Anthony finds Daphne during the party and informs her that Simon has declined her dowery. He has placed it into a trust to do what she pleases with it. He suggests using it for their children, believing the two will have a family as large as their own. Daphne, overwhelmed with everything going on, rushes away from the party to be alone. Lady Violet finds her and the two discuss Daphne finally leaving the nest and what to expect on her wedding night. But Lady Violet is a bit too embarrassed and the conversation takes some pretty awkward turns.

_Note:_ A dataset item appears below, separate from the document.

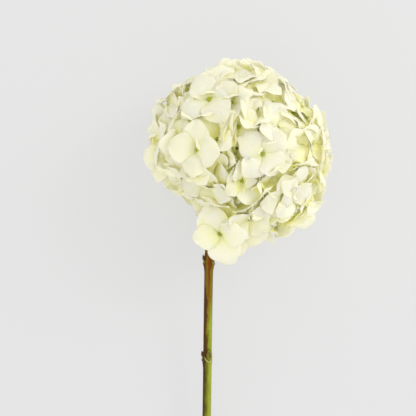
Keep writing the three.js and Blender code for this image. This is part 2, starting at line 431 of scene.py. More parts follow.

Before Daphne can ask any more questions, Rose arrives to let them know Simon is ready to depart. Daphne wishes her siblings all the love and happiness as she prepares to depart. She shares a special moment with Eloise and lets her know that she has faith that Eloise will make her mark in this world one way or another. Daphne’s happiness ends abruptly when Simon informs her they will be spending their wedding night at an inn instead of his home in the county.
Things only worsen when Daphne learns that Simon has requested a separate room on their wedding night. When Simon and Daphne finally come together again before dinner, the tension of the past week finally catches up to them. Both share how they feel they have trapped the other in this marriage and that they could not bear hurting the other. They finally begin to understand that, had they only talked to each other; they would both have seen how much they truly want to be with each other.
“The Duke and I” comes to a close as Daphne and Simon finally get to enjoy the company of one another on their wedding night. However, it appears that Simon might still be keeping a huge secret from Daphne.